TASK. Copy the first line of the material below and every later line through the line containing "over the lid.", without any other output.
[Start of INPUT MATERIAL]
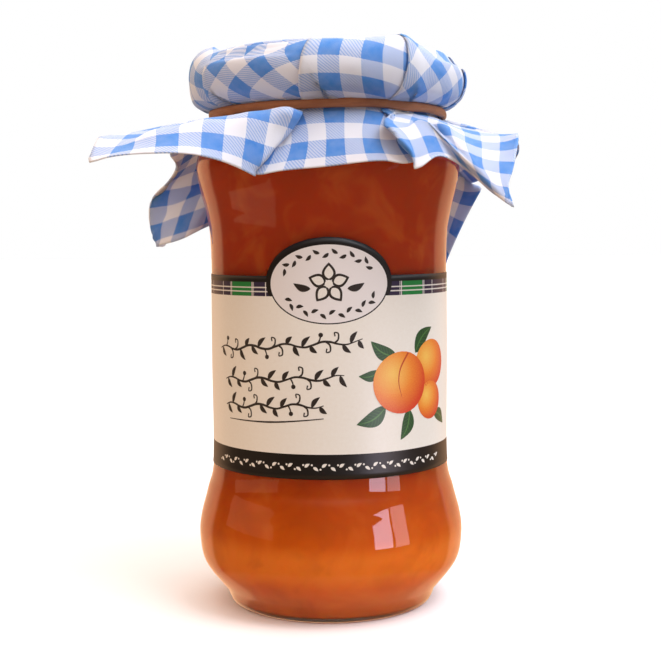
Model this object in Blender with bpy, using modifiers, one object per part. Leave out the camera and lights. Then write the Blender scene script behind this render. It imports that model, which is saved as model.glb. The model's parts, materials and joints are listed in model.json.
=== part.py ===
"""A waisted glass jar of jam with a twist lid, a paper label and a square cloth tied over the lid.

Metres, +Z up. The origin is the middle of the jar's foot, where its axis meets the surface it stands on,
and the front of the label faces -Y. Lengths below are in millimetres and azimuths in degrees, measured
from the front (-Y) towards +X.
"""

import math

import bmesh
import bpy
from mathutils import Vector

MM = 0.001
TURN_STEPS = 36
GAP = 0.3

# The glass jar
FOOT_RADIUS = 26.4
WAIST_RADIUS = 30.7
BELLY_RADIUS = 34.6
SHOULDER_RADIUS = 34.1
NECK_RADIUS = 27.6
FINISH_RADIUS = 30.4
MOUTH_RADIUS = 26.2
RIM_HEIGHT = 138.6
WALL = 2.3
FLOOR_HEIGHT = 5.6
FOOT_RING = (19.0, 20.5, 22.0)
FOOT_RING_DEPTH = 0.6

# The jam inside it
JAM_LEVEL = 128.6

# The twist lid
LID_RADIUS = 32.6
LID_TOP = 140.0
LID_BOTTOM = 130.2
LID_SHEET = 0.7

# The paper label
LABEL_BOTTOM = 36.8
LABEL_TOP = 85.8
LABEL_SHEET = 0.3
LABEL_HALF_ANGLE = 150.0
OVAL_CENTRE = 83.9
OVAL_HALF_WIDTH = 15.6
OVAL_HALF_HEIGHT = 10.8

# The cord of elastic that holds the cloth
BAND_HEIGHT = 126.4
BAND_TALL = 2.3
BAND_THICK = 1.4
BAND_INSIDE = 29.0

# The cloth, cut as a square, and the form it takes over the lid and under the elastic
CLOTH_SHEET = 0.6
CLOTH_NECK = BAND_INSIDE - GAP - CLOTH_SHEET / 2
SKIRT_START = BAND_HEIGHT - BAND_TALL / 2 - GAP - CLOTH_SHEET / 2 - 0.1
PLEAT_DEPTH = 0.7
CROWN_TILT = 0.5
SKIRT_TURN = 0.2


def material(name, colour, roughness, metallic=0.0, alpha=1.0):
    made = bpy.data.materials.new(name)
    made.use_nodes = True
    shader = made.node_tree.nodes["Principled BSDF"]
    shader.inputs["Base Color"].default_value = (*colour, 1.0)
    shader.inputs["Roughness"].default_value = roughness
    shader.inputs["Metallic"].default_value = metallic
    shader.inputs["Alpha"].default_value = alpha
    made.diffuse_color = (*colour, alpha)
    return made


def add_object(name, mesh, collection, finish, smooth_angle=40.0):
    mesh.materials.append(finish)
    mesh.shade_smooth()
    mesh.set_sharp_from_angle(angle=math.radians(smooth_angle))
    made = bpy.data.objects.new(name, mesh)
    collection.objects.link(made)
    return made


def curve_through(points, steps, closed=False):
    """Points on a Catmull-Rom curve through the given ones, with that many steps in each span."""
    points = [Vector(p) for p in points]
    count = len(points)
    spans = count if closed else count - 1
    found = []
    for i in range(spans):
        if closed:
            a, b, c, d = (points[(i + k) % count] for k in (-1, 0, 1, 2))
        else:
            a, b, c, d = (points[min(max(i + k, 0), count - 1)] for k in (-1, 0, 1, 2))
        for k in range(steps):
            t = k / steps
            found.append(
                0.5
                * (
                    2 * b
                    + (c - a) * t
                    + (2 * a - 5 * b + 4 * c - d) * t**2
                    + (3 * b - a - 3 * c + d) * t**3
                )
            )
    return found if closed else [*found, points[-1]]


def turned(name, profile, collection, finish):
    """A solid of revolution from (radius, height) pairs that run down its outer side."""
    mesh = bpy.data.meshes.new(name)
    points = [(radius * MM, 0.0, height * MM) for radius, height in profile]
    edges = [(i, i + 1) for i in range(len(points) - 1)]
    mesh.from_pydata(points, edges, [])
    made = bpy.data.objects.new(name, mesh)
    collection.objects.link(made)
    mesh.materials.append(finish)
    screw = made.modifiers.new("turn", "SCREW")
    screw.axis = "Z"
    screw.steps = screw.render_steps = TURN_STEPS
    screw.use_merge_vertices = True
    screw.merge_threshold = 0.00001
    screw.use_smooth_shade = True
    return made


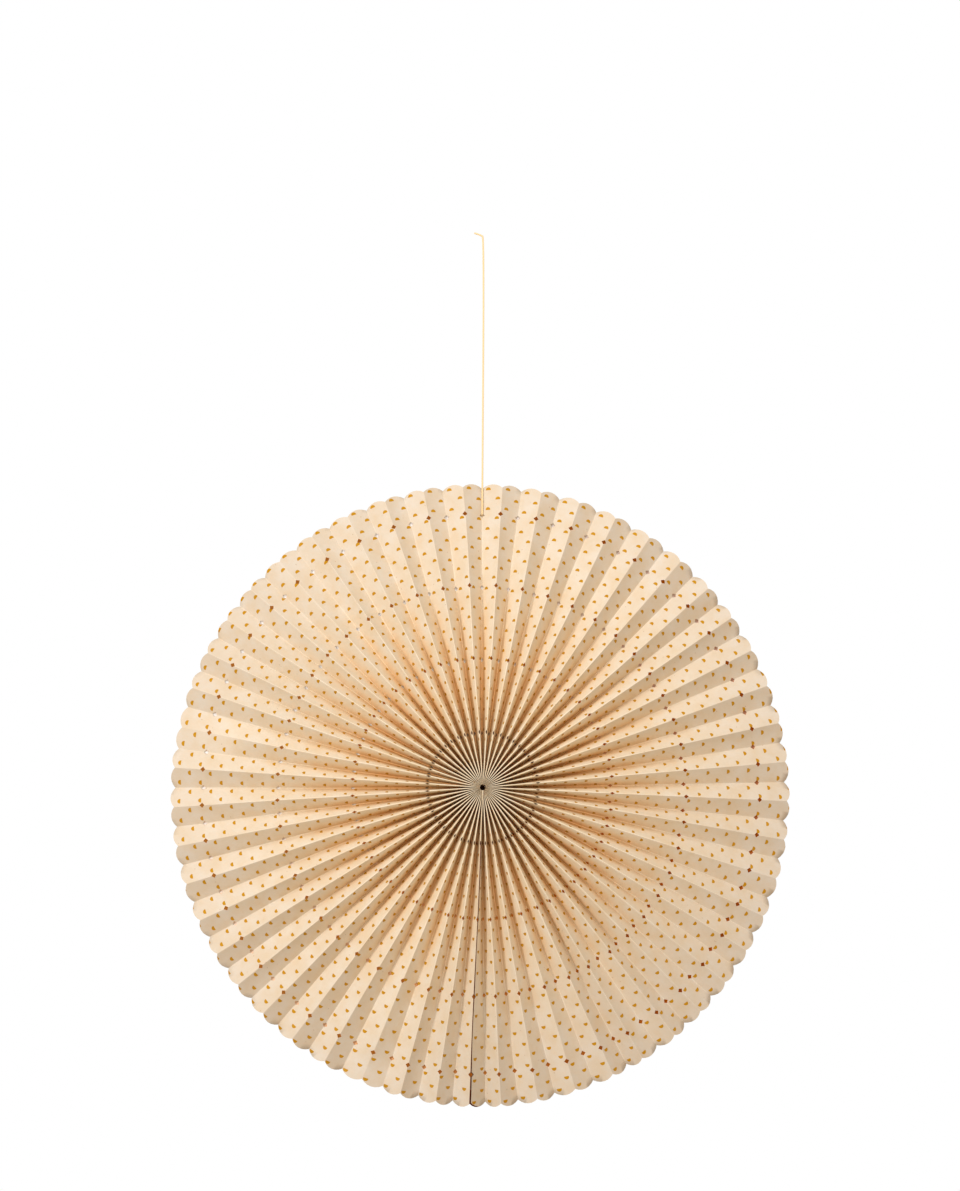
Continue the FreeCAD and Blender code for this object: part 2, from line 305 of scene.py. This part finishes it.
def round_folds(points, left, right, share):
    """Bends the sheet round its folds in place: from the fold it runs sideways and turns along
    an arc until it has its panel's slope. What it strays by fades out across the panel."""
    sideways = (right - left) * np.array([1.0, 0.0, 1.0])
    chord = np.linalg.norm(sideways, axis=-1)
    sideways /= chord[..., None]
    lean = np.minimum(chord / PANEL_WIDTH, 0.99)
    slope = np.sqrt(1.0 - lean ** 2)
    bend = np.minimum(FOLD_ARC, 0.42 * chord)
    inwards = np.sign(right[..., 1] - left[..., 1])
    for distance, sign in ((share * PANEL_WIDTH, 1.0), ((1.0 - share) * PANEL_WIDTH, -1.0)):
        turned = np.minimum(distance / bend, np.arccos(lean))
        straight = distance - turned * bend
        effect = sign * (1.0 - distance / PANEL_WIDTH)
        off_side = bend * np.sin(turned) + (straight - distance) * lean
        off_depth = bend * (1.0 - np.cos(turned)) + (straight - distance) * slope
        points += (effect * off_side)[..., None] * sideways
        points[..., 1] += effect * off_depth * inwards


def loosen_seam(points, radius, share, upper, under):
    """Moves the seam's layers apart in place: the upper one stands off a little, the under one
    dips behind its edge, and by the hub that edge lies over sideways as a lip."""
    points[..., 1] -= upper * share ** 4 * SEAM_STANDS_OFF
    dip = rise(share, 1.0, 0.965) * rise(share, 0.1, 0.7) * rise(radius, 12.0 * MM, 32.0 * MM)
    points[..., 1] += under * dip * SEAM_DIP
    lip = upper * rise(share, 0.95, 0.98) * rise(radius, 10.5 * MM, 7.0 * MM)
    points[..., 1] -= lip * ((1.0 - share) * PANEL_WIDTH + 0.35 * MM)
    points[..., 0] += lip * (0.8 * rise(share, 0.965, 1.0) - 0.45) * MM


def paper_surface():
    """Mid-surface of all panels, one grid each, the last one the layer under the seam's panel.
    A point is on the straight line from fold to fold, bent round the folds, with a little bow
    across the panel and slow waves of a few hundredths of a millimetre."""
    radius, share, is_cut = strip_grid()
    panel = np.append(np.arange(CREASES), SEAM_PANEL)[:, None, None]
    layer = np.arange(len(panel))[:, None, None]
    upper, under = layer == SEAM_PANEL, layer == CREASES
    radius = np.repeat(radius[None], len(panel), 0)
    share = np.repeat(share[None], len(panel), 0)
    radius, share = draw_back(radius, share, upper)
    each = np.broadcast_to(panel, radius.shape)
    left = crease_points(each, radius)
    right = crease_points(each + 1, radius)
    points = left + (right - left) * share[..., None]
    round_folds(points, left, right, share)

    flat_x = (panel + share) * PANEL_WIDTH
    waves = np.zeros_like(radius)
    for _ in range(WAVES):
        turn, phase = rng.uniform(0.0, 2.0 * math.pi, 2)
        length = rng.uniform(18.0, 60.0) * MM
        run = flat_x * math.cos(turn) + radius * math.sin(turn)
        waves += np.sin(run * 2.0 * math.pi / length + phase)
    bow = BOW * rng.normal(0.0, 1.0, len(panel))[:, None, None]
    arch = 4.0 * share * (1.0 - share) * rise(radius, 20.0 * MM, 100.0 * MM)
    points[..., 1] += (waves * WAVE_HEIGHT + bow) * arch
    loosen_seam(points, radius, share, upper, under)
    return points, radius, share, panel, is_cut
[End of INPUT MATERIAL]
IN RESPONSE.
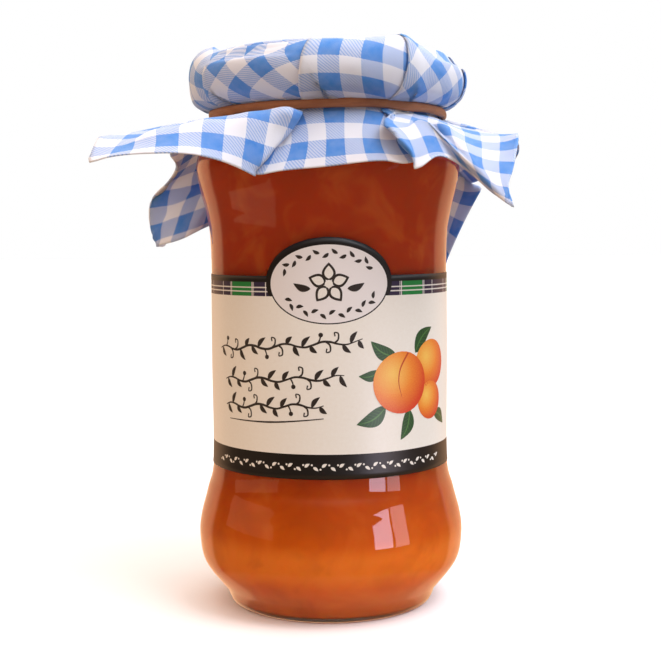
Model this object in Blender with bpy, using modifiers, one object per part. Leave out the camera and lights. Then write the Blender scene script behind this render. It imports that model, which is saved as model.glb. The model's parts, materials and joints are listed in model.json.
=== part.py ===
"""A waisted glass jar of jam with a twist lid, a paper label and a square cloth tied over the lid.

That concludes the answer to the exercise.